Friday, February 20, 2009

Thing #3

Blog search engines --of course! We need to list our Book Blog on a web search engine. Altho I got millions of results when I searched a blog topic in Google blog search engine. The age old question now of how to get your blog listed high enough to be read.
I looked up knitting blogs in 2 search engines, Technorati and Google Blog Search. In Technorati, it was easier to refine the search at the top and there were fewer results. (Does fewer results make them better?) In Google Blog Search, I got over 2 M results--yowza. But I must say that the blogs on the first page look more interesting, and I actually want to click on them and read!

Monday, February 2, 2009

More on Thing #2

(This is a long Thing! more like homework!!)

I read the article "The Ongoing Web Revolution". He comments that trust is key for social computing. I think that sometimes that trust is misplaced. Students trust 'way too much that the information about themselves that they post will not be used by anyone else. Recent articles in the newspapers about employers looking at applicants' Facebook pages, the non-privacy of Google, and even Michael Phelps' picture smoking pot all would seem to point to the fact that the users' information is definitely NOT private!

I want to read the articles about libraries and Facebook. One of our students set us (the library)up a Facebook page. My daughter, who is in PR for a bank, says that banking wants to take advantage of Facebook, too.

Friday, January 30, 2009

Thing #2

These are my thought on the readings for Thing #2:
I like Sarah Houghton’s definition of Library 2.0: "The basic drive is to get people back into the library by making the library relevant to what they want and need in their daily lives…to make the library a destination and not an afterthought.” This really sums up well what we are trying to do with Guitar Hero in the library this week and last. The staff and I were flabbergasted to get comments (from the Administration, and supposedly from a student) ranging from "How much did THAT cost? Where did you get money for that?" to "It's too noisy. Maybe the library isn't the best place for that."



John Blyberg says "the old fiefdoms need to disappear...": Our small staff has always been adept at picking things up that need to be done, whether it's covering the front desk, making student IDs or whatever. Community college libraries in FL have been doing more with less for several years now and we have been thinking about moving tech services staff to public services and other work flow changes for quite a while.



"Coffee shops are opening up in libraries...": Coffee shops are L2? That makes our Starbooks Internet Cafe and Patio L2! I knew we were cool! (And state award-winning!)

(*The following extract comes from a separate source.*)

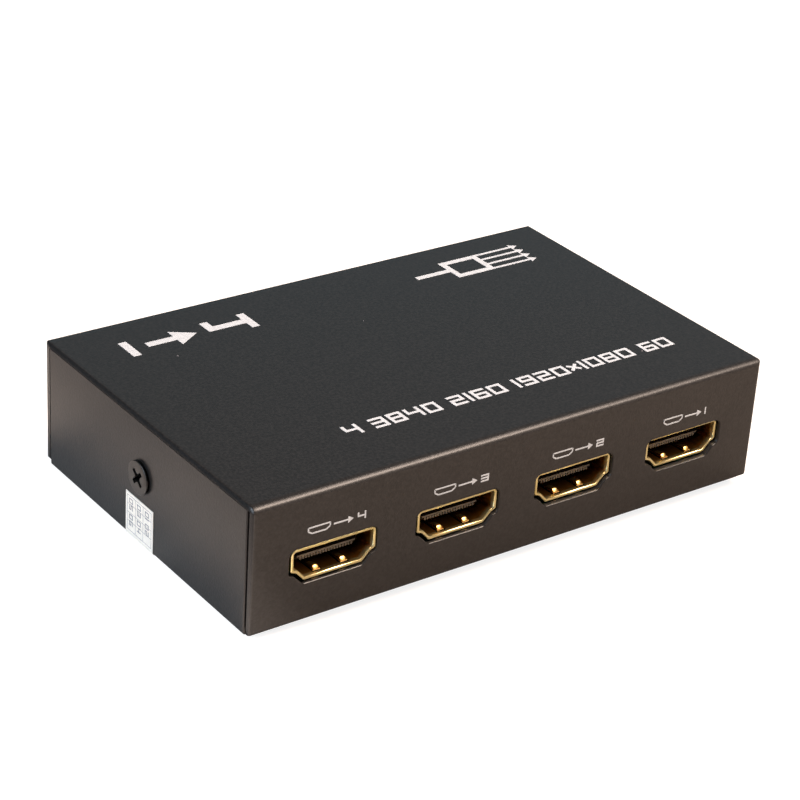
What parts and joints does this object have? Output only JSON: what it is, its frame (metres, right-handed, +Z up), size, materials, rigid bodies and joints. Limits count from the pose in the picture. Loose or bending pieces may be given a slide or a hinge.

"More than anything else, the ideas that comprise L2 stand to bring revolutionary change to libraries, not simply adaptation to changing demands. Not even the initial introduction of ILSs compares to the conceptual, programmatic, cultural and physical changes that are bound to come about as a result of L2. Library 2.0 marks historical change.
L2 is essential for survival/pertinence. L2 is not an option. ...We will become the functional equivalent of back-room storage full of green hanging-file-folder boxes."

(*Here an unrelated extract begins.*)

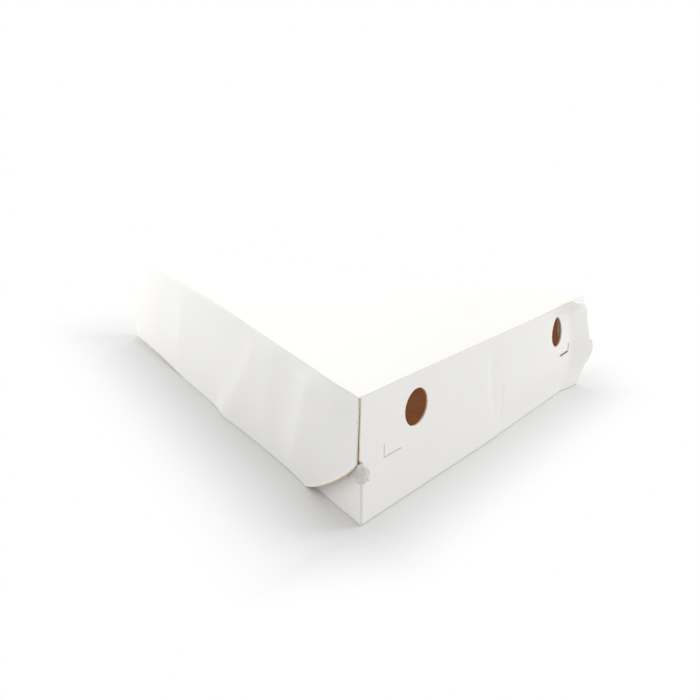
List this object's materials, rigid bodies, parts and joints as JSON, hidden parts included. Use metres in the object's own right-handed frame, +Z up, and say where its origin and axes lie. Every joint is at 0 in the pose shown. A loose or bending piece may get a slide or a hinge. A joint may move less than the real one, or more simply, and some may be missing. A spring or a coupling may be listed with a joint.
{
  "type": "pizza slice box",
  "caption": "Wedge-shaped card box for one slice: folded tray with vent holes in the crust wall, hinged lid resting slightly open, side flaps hanging outside the walls.",
  "frame": {"origin": "on the ground, below the middle of the bounding box", "axes": "+Z up, +Y from the crust wall towards the tip, +X to the right as seen from outside the crust wall"},
  "size_m": [0.1774, 0.2498, 0.0544],
  "materials": {
    "tray_board": "white coated board outside, matte",
    "lid_board": "white coated board outside, matte",
    "left_flap_board": "white coated board outside, matte",
    "right_flap_board": "white coated board outside, matte"
  },
  "bodies": {
    "tray": {"tray": "tray_board"},
    "lid": {"lid": "lid_board"},
    "left_flap": {"left_flap": "left_flap_board"},
    "right_flap": {"right_flap": "right_flap_board"}
  },
  "joints": [
    {"name": "lid_fold", "type": "hinge", "parent": "tray", "child": "lid", "pos_m": [0, -0.12007, 0.0447], "axis": [1, 0, 0], "range_deg": [-2.2, 175]},
    {"name": "left_flap_fold", "type": "hinge", "parent": "lid", "child": "left_flap", "pos_m": [-0.08838, -0.11887, 0.04475], "axis": [0.3288, 0.9437, 0.0363], "range_deg": [0, 90]},
    {"name": "right_flap_fold", "type": "hinge", "parent": "lid", "child": "right_flap", "pos_m": [0.08575, -0.11887, 0.04475], "axis": [0.3288, -0.9437, -0.0363], "range_deg": [0, 90]}
  ]
}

I've got to think about the revolutionary thing some more...maybe it's a s-l-o-w revolution that we're already in the middle of? ...I found a file case full of my files from the 80's a couple of months ago. I guess that's what we used to do--make files. (I tossed them all.)

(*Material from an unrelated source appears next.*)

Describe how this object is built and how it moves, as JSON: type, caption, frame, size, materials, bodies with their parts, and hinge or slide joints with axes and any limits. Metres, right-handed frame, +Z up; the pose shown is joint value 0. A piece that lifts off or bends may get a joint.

More on the other articles later....

Tuesday, January 13, 2009

Thing #1: Blog


Now I have my very own BLOG! It was pretty easy to set up.

We also have a Blog for the Library that we call Book Blog. We post short book reviews on it--kind of a "this is what I just read" notes. We also ask faculty and student to send us their short reviews to publish on the blog. We do not get much response unless we really nag. I also doubt that it is read very much. That seems to me to be the big downfall of blogs--who reads them??? How do you get people to read them?